::: TASK DATA :::

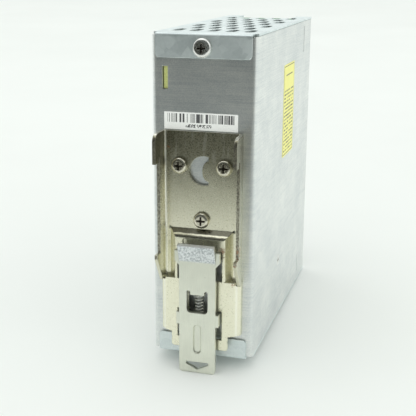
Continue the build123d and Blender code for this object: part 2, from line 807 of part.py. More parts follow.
with BuildPart() as thermal_pads:
    for y, web_top in [(transistor_y, primary_web_z[1]), *[(y, output_web_z[1]) for y in output_device_y]]:
        block((-13.4, 9.0), (y - 6.0, y + 6.0), (web_top, web_top + pad_sheet))
        rod("z", (web_top - 1, web_top + 1), (tab_hole_x, y), m3_clear_hole, mode=Mode.SUBTRACT)
save(thermal_pads.part, "thermal_pads")

with BuildPart() as device_screws:
    for y, seat_z in [(transistor_y, primary_seat), *[(y, output_seat) for y in output_device_y]]:
        seat = Plane((tab_hole_x, y, seat_z + 1.3), x_dir=(1, 0, 0), z_dir=(0, 0, 1))
        add(seat.location * pan_screw(4.4))
save(device_screws.part, "device_screws")

with BuildPart() as primary_heatsink:
    flange_x = (-half_width + shell_sheet + 0.05, -half_width + shell_sheet + 3.0)
    block((flange_x[0], 12.0), (-76.0, -34.0), primary_web_z)
    block(flange_x, (-76.0, -34.0), (-44.0, primary_web_z[1]))
    rod("z", (-34.0, -29.0), (tab_hole_x, transistor_y), m3_thread_hole, mode=Mode.SUBTRACT)
    rod("x", (-19.5, -15.5), (side_screw_y, side_screw_z), m3_thread_hole, mode=Mode.SUBTRACT)
    for y in (-72.0, -38.0):
        rod("x", (11.0, board_face_x), (y, sum(primary_web_z) / 2), 0.9)
save(primary_heatsink.part, "primary_heatsink")

with BuildPart() as output_heatsink:
    block((-17.0, 12.0), (-60.0, -14.0), output_web_z)
    for fin_y in (-58.5, -37.0, -15.5):
        block((-17.0, 6.0), (fin_y - 0.8, fin_y + 0.8), (output_web_z[1], output_web_z[1] + 7.0))
    for y in output_device_y:
        rod("z", (25.0, 30.0), (tab_hole_x, y), m3_thread_hole, mode=Mode.SUBTRACT)
    for y in (-54.0, -20.0):
        rod("x", (11.0, board_face_x), (y, sum(output_web_z) / 2), 0.9)
save(output_heatsink.part, "output_heatsink")

with BuildPart() as bridge_rectifier:
    bridge_top = primary_web_z[0] - gap
    block((-12.0, 8.0), (-74.0, -56.5), (bridge_top - 4.0, bridge_top))
    chamfer(bridge_rectifier.edges().filter_by(Axis.Z).sort_by(Axis.Y)[0], length=2.0)
    for lead in range(4):
        lead_y = -71.5 + lead * 4.3
        block((7.5, board_face_x), (lead_y - 0.5, lead_y + 0.5), (bridge_top - 2.4, bridge_top - 1.6))
save(bridge_rectifier.part, "bridge_rectifier")


# ---- Transformer: two-part core, bobbin and winding ----

core_x = (-13.6, 12.4)
core_y = (-54.0, -42.0)
core_z = (-14.0, 18.0)
core_middle_x = sum(core_x) / 2
core_middle_y = sum(core_y) / 2
leg_half = 4.5
outer_leg = 4.0
yoke = 5.0
bobbin_z = (core_z[0] + yoke + 0.1, core_z[1] - yoke - 0.1)


def around_leg(x_half, y_half, z, mode=Mode.ADD):
    """A box around the centre leg."""
    x = (core_middle_x - x_half, core_middle_x + x_half)
    y = (core_middle_y - y_half, core_middle_y + y_half)
    block(x, y, z, mode=mode)


with BuildPart() as transformer_core:
    block(core_x, core_y, core_z)
    window_z = (core_z[0] + yoke, core_z[1] - yoke)
    for side in (-1, 1):
        window_x = sorted(
            (
                core_middle_x + side * leg_half,
                core_middle_x + side * ((core_x[1] - core_x[0]) / 2 - outer_leg),
            )
        )
        block(window_x, (core_y[0] - 1, core_y[1] + 1), window_z, mode=Mode.SUBTRACT)
save(transformer_core.part, "transformer_core")

with BuildPart() as transformer_bobbin:
    flange_thickness = 1.2
    around_leg(leg_half + 1.1, 7.2, bobbin_z)
    around_leg(8.8, 11.2, (bobbin_z[0], bobbin_z[0] + flange_thickness))
    around_leg(8.8, 11.2, (bobbin_z[1] - flange_thickness, bobbin_z[1]))
    around_leg(leg_half + 0.1, 6.1, (core_z[0], core_z[1]), mode=Mode.SUBTRACT)
save(transformer_bobbin.part, "transformer_bobbin")

with BuildPart() as transformer_winding:
    winding_z = (bobbin_z[0] + 1.25, bobbin_z[1] - 1.25)
    around_leg(8.4, 10.8, winding_z)
    fillet(transformer_winding.edges().filter_by(Axis.Z), radius=2.6)
    around_leg(leg_half + 1.2, 7.3, (core_z[0], core_z[1]), mode=Mode.SUBTRACT)
save(transformer_winding.part, "transformer_winding")


# ---- Output side: choke and capacitors ----

output_core = (5.2, 9.4, 9.0)
output_plane = Plane((7.6, -84.0, 14.5), x_dir=(0, 1, 0), z_dir=(0, 0, 1))
save(toroid_ring(*output_core, 360, output_plane), "output_choke_core")
save(toroid_winding(output_core, 1.2, 290, output_plane, (35,)), "output_choke_winding")

with BuildPart() as output_capacitors:
    for y in (-66.5, -78.5, -90.5):
        rod("x", (-6.0, board_face_x), (y, 38.0), 5.0)
    fillet(output_capacitors.edges().filter_by(GeomType.CIRCLE), radius=0.7)
save(output_capacitors.part, "output_capacitors")
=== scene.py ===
"""A slim DIN rail power supply, seen from its rail side: sheet metal case, nickel plated bracket and latch."""

import math

import bmesh
import bpy
from mathutils import Matrix, Vector


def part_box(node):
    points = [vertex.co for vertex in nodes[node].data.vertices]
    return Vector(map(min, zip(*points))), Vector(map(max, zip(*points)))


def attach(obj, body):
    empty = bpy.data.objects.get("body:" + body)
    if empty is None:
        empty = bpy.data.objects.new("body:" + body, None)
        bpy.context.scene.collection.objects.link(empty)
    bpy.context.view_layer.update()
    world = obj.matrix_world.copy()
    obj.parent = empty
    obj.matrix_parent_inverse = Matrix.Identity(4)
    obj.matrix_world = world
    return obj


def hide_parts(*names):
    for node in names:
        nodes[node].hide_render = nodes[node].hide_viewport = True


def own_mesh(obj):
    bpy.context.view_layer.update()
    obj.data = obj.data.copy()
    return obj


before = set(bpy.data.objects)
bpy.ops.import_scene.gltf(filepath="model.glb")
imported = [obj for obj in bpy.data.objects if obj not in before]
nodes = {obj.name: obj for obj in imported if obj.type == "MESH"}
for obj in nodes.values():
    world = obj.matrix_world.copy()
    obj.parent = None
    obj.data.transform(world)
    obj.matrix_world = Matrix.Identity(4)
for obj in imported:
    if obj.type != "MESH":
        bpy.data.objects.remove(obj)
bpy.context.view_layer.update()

# ---- Chassis shell ----
# One bent aluminium sheet makes the rear wall and both side walls. It is mill finished: fine
# rolling lines run along it, with faint clouding, and a few scuffs from handling.


class Signal:
    """A node's output that takes part in arithmetic: each operator adds one Math node."""

    def __init__(self, finish, socket):
        self.finish = finish
        self.socket = socket

    def math(self, operation, *values):
        sockets = dict(enumerate(values))
        return self.finish.node("Math", {"operation": operation}, sockets)

    def __add__(self, other):
        return self.math("ADD", self, other)

    def __radd__(self, other):
        return self.math("ADD", other, self)

    def __sub__(self, other):
        return self.math("SUBTRACT", self, other)

    def __rsub__(self, other):
        return self.math("SUBTRACT", other, self)

    def __mul__(self, other):
        return self.math("MULTIPLY", self, other)

    def __rmul__(self, other):
        return self.math("MULTIPLY", other, self)

    def __truediv__(self, other):
        return self.math("DIVIDE", self, other)

    def __pow__(self, other):
        return self.math("POWER", self, other)

    def __abs__(self):
        return self.math("ABSOLUTE", self)


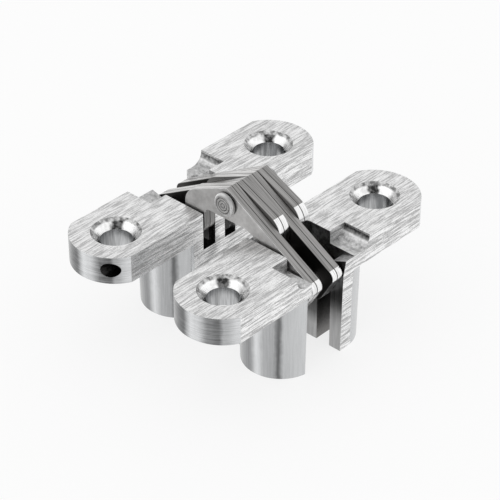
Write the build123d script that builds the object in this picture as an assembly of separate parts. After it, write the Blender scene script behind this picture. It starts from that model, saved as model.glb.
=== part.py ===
from build123d import *
import os
from math import acos, atan2, cos, hypot, radians, sin, tan

# Concealed door hinge, shown open at 180 degrees, faces up, standing on its feet.
# X runs from the left leaf to the right one, Y along the leaves, Z up. Millimetres.

# Leaf castings. The two are alike; the left one is turned half round.
SCREW_SPACING = 31.6
END_RADIUS = 6.7
LEAF_WIDTH = 12.0
LEAF_DEPTH = 17.5
LEAF_PITCH = 20.6
TAB_THICKNESS = 4.3
SCREW_HOLE_DIAMETER = 4.7
COUNTERSINK_DIAMETER = 7.3
GAP_LENGTH = 9.0
COLUMN_FOOT_RADIUS = 5.75
NEAR_COLUMN_AXIS = 4.1
NEAR_COLUMN_START = 5.2
FAR_COLUMN_AXIS = 3.6
WALL_THICKNESS = 1.25
WALL_LENGTH = 12.8
WALL_DROP = 0.45
BOSS_RADIUS = 1.6
WINDOW_DEPTH = 6.15
PRONG_DROP_OUTER = 2.05
PRONG_DROP_INNER = 2.9
PRONG_LEAN = 0.95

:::

▶ **EXERCISE DIRECTIONS**
Copy the records above exactly, beginning at the line that contains "# ---- Output" and stopping after the line that contains "obj.matrix_world = Matrix.Identity(4)".

▶ **WRITTEN RESPONSE**
# ---- Output side: choke and capacitors ----

output_core = (5.2, 9.4, 9.0)
output_plane = Plane((7.6, -84.0, 14.5), x_dir=(0, 1, 0), z_dir=(0, 0, 1))
save(toroid_ring(*output_core, 360, output_plane), "output_choke_core")
save(toroid_winding(output_core, 1.2, 290, output_plane, (35,)), "output_choke_winding")

with BuildPart() as output_capacitors:
    for y in (-66.5, -78.5, -90.5):
        rod("x", (-6.0, board_face_x), (y, 38.0), 5.0)
    fillet(output_capacitors.edges().filter_by(GeomType.CIRCLE), radius=0.7)
save(output_capacitors.part, "output_capacitors")
=== scene.py ===
"""A slim DIN rail power supply, seen from its rail side: sheet metal case, nickel plated bracket and latch."""

import math

import bmesh
import bpy
from mathutils import Matrix, Vector


def part_box(node):
    points = [vertex.co for vertex in nodes[node].data.vertices]
    return Vector(map(min, zip(*points))), Vector(map(max, zip(*points)))


def attach(obj, body):
    empty = bpy.data.objects.get("body:" + body)
    if empty is None:
        empty = bpy.data.objects.new("body:" + body, None)
        bpy.context.scene.collection.objects.link(empty)
    bpy.context.view_layer.update()
    world = obj.matrix_world.copy()
    obj.parent = empty
    obj.matrix_parent_inverse = Matrix.Identity(4)
    obj.matrix_world = world
    return obj


def hide_parts(*names):
    for node in names:
        nodes[node].hide_render = nodes[node].hide_viewport = True


def own_mesh(obj):
    bpy.context.view_layer.update()
    obj.data = obj.data.copy()
    return obj


before = set(bpy.data.objects)
bpy.ops.import_scene.gltf(filepath="model.glb")
imported = [obj for obj in bpy.data.objects if obj not in before]
nodes = {obj.name: obj for obj in imported if obj.type == "MESH"}
for obj in nodes.values():
    world = obj.matrix_world.copy()
    obj.parent = None
    obj.data.transform(world)
    obj.matrix_world = Matrix.Identity(4)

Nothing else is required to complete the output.